▼▼▼
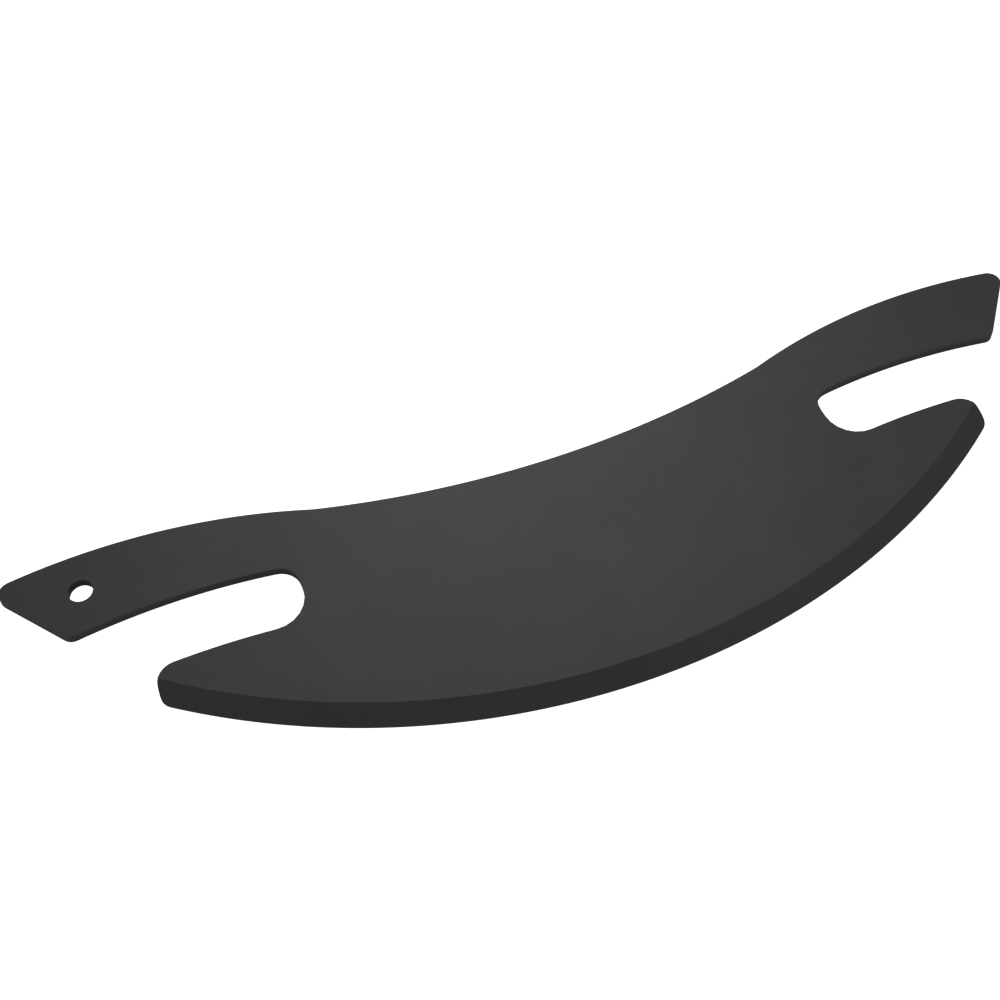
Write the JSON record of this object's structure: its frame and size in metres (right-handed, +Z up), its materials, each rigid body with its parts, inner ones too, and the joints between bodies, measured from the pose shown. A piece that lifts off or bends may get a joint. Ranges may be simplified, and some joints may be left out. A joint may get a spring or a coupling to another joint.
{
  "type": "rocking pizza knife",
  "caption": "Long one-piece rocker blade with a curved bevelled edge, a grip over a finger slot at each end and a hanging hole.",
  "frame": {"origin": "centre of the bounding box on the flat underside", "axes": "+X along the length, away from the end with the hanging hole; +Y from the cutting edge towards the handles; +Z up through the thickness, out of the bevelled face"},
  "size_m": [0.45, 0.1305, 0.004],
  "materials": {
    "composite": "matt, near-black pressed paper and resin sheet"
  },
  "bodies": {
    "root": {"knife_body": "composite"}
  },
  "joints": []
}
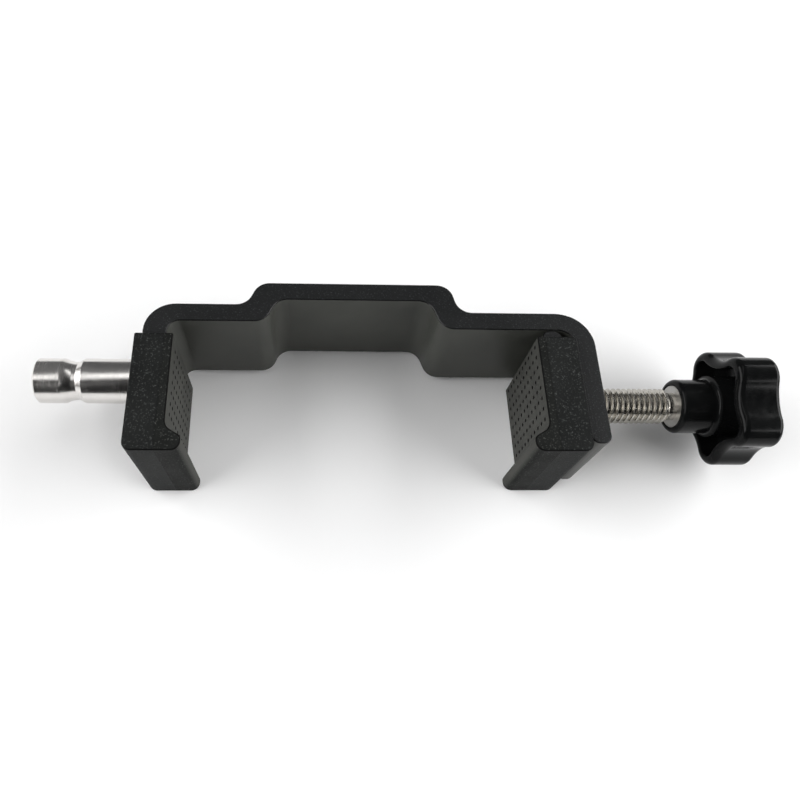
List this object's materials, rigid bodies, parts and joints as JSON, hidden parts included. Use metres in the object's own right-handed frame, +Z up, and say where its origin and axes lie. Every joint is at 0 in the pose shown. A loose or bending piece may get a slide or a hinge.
▲▲▲
■ Directions for this task ■
Without leaving anything out, quote all the data.

■ Response ■
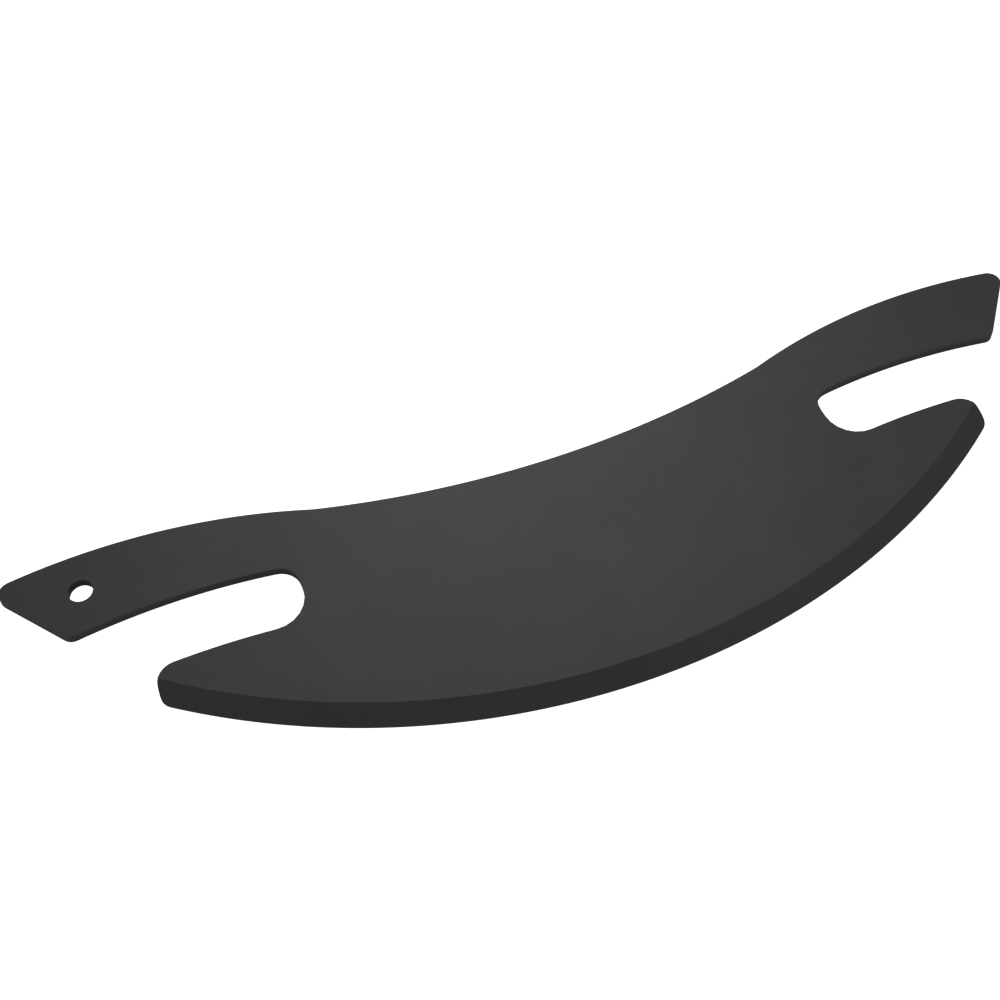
Write the JSON record of this object's structure: its frame and size in metres (right-handed, +Z up), its materials, each rigid body with its parts, inner ones too, and the joints between bodies, measured from the pose shown. A piece that lifts off or bends may get a joint. Ranges may be simplified, and some joints may be left out. A joint may get a spring or a coupling to another joint.
{
  "type": "rocking pizza knife",
  "caption": "Long one-piece rocker blade with a curved bevelled edge, a grip over a finger slot at each end and a hanging hole.",
  "frame": {"origin": "centre of the bounding box on the flat underside", "axes": "+X along the length, away from the end with the hanging hole; +Y from the cutting edge towards the handles; +Z up through the thickness, out of the bevelled face"},
  "size_m": [0.45, 0.1305, 0.004],
  "materials": {
    "composite": "matt, near-black pressed paper and resin sheet"
  },
  "bodies": {
    "root": {"knife_body": "composite"}
  },
  "joints": []
}
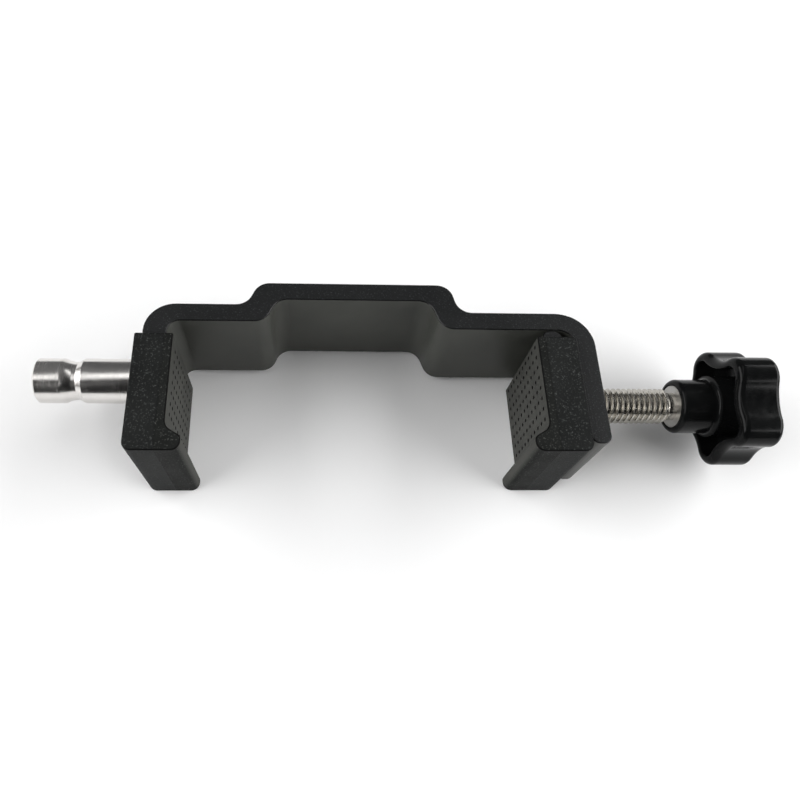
List this object's materials, rigid bodies, parts and joints as JSON, hidden parts included. Use metres in the object's own right-handed frame, +Z up, and say where its origin and axes lie. Every joint is at 0 in the pose shown. A loose or bending piece may get a slide or a hinge.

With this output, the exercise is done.